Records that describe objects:
········

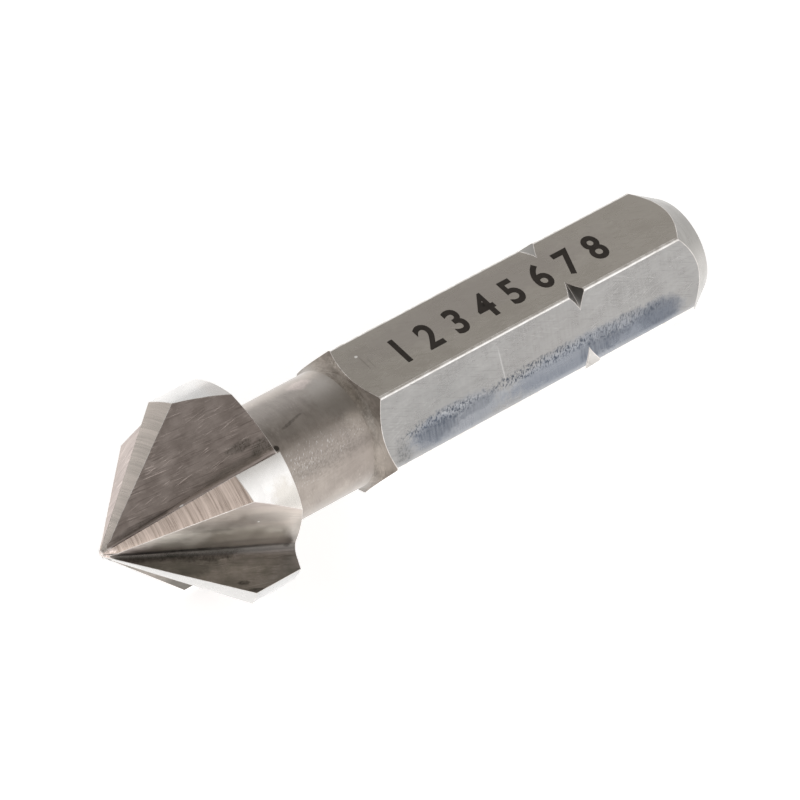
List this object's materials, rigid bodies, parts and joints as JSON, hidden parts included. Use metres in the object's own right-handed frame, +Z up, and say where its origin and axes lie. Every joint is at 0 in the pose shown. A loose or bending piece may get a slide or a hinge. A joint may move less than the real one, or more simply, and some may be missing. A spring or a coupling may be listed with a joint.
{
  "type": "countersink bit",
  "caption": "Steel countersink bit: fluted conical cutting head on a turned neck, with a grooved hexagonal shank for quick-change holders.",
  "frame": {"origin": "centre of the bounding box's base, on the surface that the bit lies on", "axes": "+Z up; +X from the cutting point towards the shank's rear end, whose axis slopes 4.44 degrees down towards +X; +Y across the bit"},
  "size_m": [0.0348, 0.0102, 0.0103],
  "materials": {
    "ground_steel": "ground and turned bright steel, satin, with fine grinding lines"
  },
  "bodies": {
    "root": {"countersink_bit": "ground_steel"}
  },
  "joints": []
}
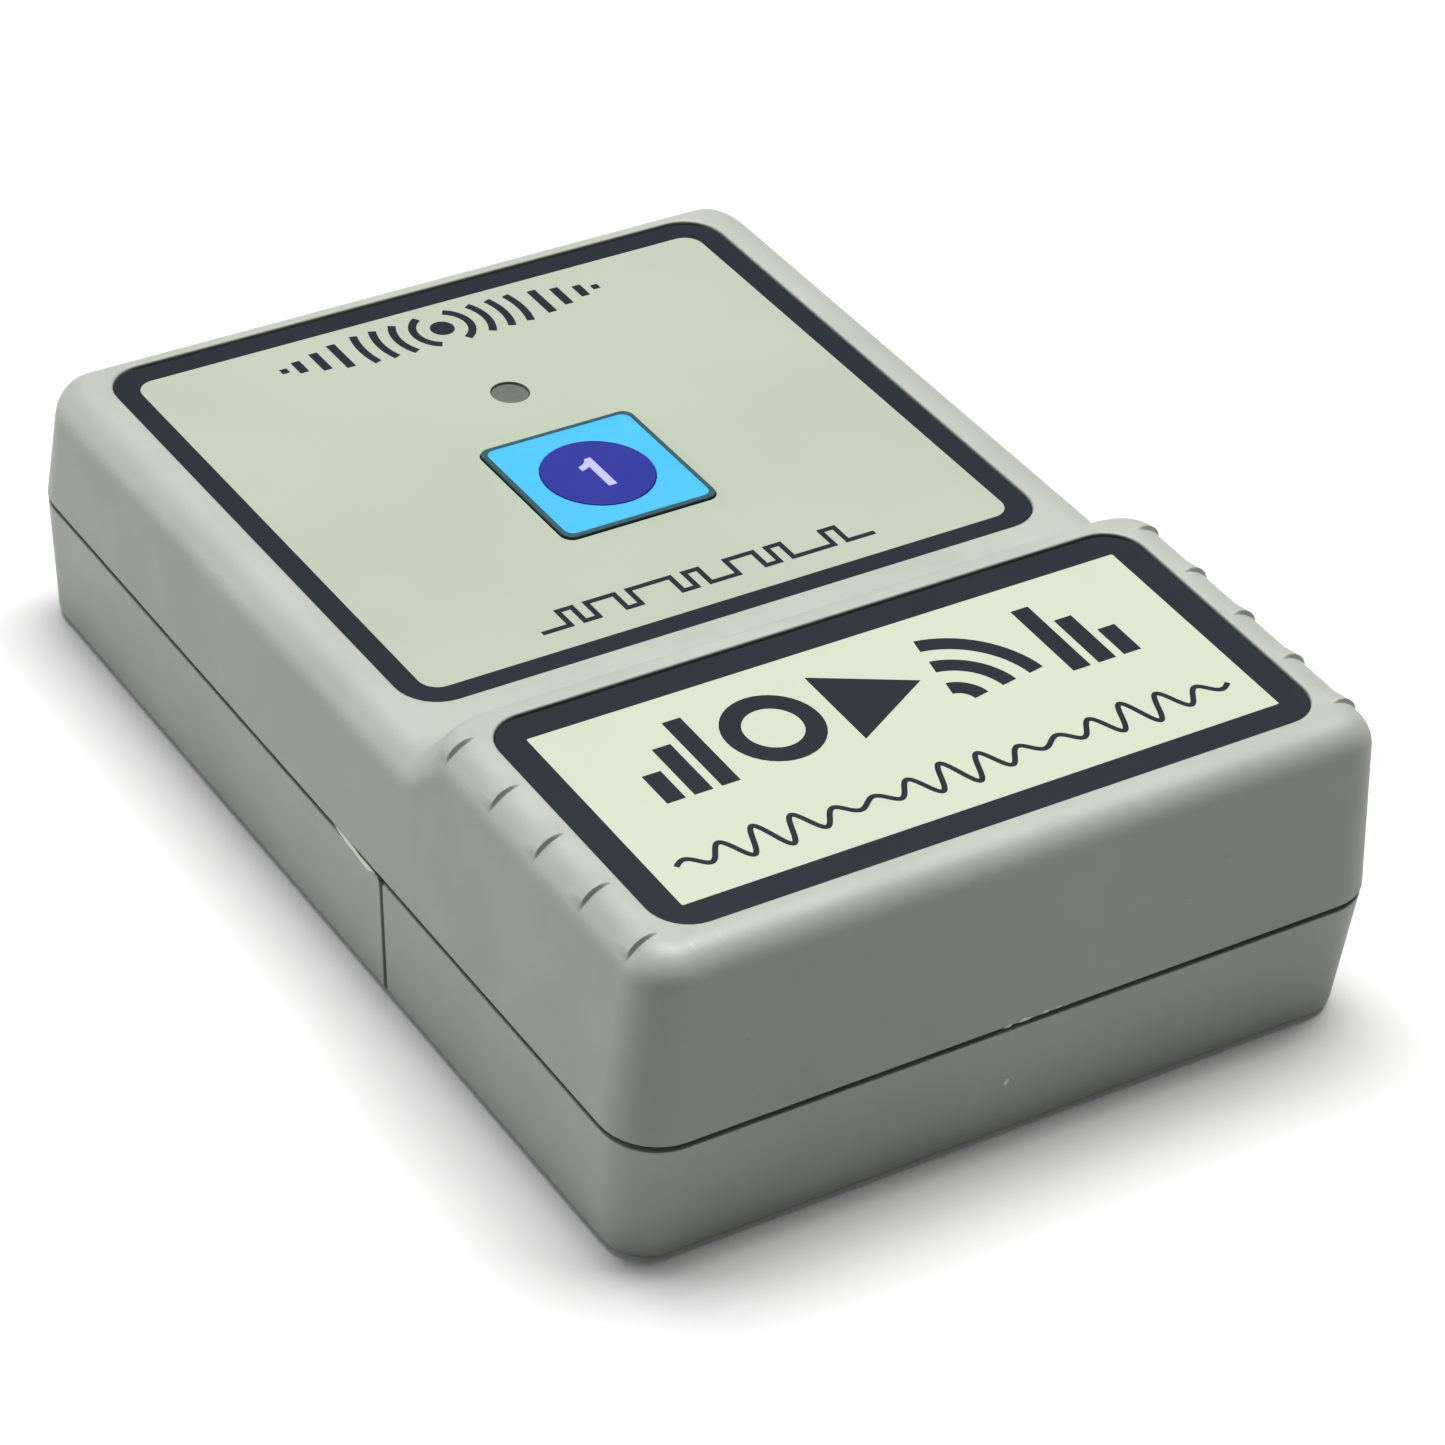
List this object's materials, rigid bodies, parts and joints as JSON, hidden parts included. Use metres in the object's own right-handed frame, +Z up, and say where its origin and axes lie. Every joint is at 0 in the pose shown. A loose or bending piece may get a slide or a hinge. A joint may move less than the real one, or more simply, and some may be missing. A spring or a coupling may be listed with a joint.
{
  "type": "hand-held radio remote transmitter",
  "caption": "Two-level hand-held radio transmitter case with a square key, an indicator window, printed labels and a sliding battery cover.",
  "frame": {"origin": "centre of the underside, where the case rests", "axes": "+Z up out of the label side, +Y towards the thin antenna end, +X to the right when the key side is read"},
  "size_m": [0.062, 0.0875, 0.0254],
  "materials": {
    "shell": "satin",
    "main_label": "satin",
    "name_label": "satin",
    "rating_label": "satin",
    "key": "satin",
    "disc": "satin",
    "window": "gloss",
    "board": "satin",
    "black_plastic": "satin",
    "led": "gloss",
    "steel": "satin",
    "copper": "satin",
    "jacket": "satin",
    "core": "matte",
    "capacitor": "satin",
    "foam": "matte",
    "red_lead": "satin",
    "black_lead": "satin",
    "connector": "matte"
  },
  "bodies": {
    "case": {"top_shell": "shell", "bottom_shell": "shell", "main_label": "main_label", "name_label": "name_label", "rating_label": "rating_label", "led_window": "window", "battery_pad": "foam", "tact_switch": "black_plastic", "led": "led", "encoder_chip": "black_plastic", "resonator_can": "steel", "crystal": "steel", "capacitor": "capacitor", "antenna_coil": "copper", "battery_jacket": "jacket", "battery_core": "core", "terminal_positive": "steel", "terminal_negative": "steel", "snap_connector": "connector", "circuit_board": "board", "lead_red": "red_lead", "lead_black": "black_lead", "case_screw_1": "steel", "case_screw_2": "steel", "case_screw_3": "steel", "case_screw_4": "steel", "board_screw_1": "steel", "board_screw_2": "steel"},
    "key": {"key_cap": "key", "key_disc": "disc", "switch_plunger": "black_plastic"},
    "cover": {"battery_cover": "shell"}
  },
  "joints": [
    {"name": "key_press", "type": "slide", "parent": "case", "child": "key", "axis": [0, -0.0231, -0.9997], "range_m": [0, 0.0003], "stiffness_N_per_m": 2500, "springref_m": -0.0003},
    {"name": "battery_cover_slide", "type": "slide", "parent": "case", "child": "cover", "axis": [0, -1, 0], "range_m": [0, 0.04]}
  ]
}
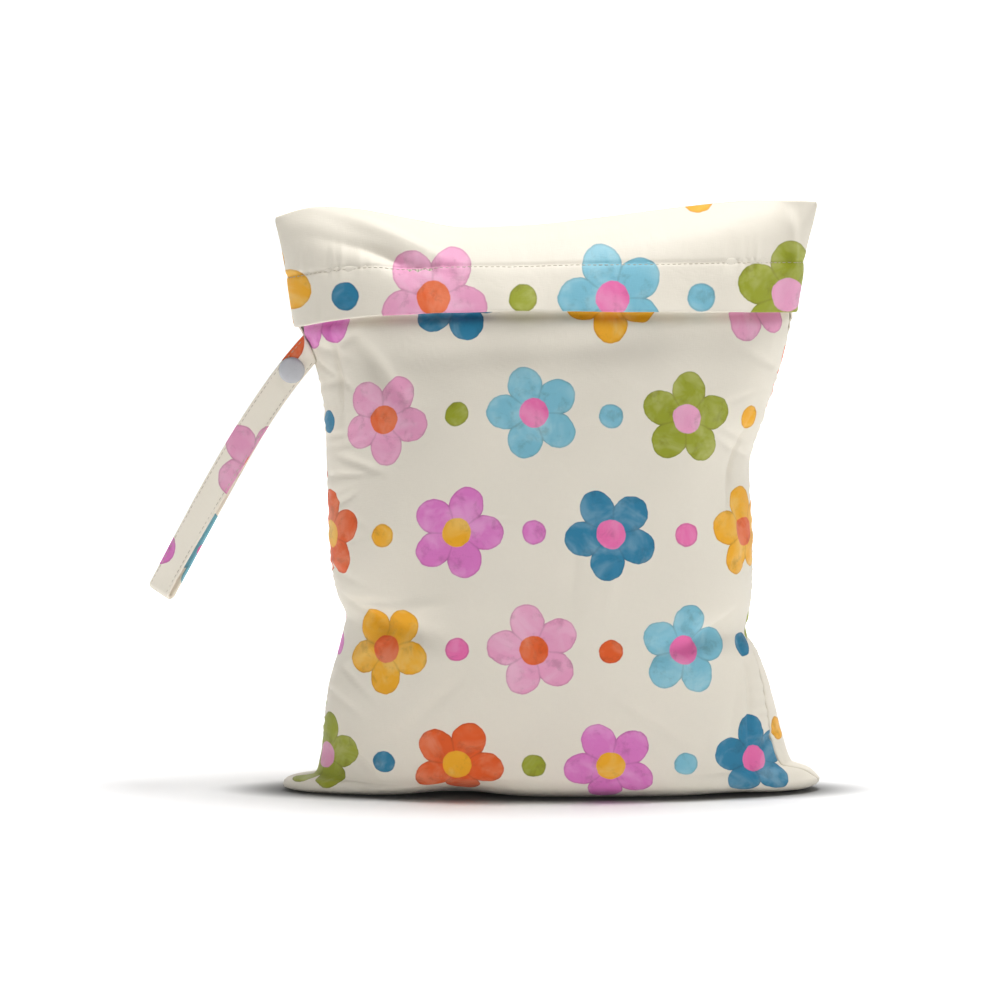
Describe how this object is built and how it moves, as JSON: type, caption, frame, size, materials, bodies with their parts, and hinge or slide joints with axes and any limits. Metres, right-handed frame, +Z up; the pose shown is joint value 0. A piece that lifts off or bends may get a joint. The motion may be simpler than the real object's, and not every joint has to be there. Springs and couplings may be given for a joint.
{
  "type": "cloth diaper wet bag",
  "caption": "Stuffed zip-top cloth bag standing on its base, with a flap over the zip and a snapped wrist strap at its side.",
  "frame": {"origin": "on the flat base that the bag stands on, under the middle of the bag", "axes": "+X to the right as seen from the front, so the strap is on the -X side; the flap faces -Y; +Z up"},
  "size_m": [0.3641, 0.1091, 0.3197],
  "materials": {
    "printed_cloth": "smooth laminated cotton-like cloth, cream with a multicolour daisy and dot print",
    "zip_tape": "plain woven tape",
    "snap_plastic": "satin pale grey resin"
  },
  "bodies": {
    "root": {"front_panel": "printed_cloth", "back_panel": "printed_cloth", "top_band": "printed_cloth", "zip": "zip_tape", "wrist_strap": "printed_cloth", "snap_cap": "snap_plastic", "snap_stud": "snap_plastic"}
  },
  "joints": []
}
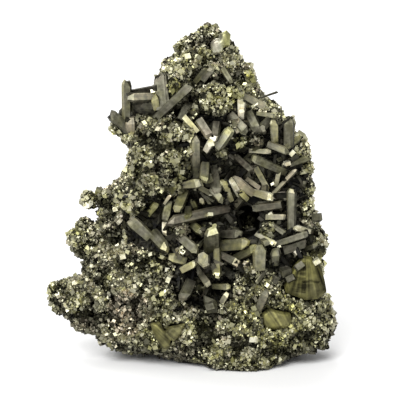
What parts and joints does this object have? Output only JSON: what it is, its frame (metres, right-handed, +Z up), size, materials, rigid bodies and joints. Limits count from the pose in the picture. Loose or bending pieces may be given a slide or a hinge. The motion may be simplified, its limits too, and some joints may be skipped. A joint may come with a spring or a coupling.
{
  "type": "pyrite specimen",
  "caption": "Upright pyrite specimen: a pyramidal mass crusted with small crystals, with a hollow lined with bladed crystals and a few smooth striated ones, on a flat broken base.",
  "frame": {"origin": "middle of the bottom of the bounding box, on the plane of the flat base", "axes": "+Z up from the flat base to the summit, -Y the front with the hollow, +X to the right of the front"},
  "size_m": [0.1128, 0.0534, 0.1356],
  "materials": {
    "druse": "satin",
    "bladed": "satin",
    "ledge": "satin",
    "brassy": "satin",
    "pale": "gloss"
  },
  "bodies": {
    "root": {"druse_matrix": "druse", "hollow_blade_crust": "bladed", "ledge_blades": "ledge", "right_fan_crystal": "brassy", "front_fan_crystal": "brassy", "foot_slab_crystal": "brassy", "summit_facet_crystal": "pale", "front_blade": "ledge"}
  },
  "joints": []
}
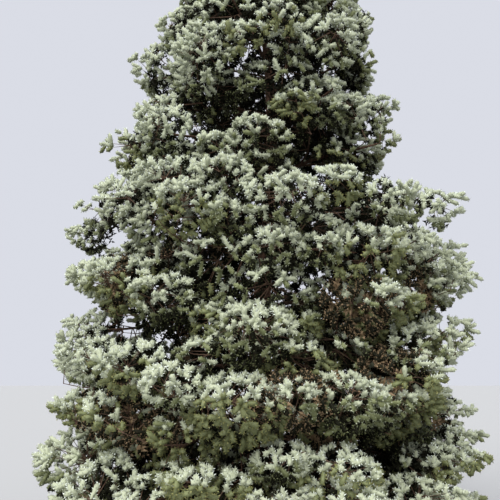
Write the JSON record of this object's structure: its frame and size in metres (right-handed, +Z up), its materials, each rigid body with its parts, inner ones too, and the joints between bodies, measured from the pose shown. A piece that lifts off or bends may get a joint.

········

**DIRECTIONS**
Filter out every line that lacks the word "handed", and copy the rest.

**RESULT**
List this object's materials, rigid bodies, parts and joints as JSON, hidden parts included. Use metres in the object's own right-handed frame, +Z up, and say where its origin and axes lie. Every joint is at 0 in the pose shown. A loose or bending piece may get a slide or a hinge. A joint may move less than the real one, or more simply, and some may be missing. A spring or a coupling may be listed with a joint.
List this object's materials, rigid bodies, parts and joints as JSON, hidden parts included. Use metres in the object's own right-handed frame, +Z up, and say where its origin and axes lie. Every joint is at 0 in the pose shown. A loose or bending piece may get a slide or a hinge. A joint may move less than the real one, or more simply, and some may be missing. A spring or a coupling may be listed with a joint.
Describe how this object is built and how it moves, as JSON: type, caption, frame, size, materials, bodies with their parts, and hinge or slide joints with axes and any limits. Metres, right-handed frame, +Z up; the pose shown is joint value 0. A piece that lifts off or bends may get a joint. The motion may be simpler than the real object's, and not every joint has to be there. Springs and couplings may be given for a joint.
What parts and joints does this object have? Output only JSON: what it is, its frame (metres, right-handed, +Z up), size, materials, rigid bodies and joints. Limits count from the pose in the picture. Loose or bending pieces may be given a slide or a hinge. The motion may be simplified, its limits too, and some joints may be skipped. A joint may come with a spring or a coupling.
Write the JSON record of this object's structure: its frame and size in metres (right-handed, +Z up), its materials, each rigid body with its parts, inner ones too, and the joints between bodies, measured from the pose shown. A piece that lifts off or bends may get a joint.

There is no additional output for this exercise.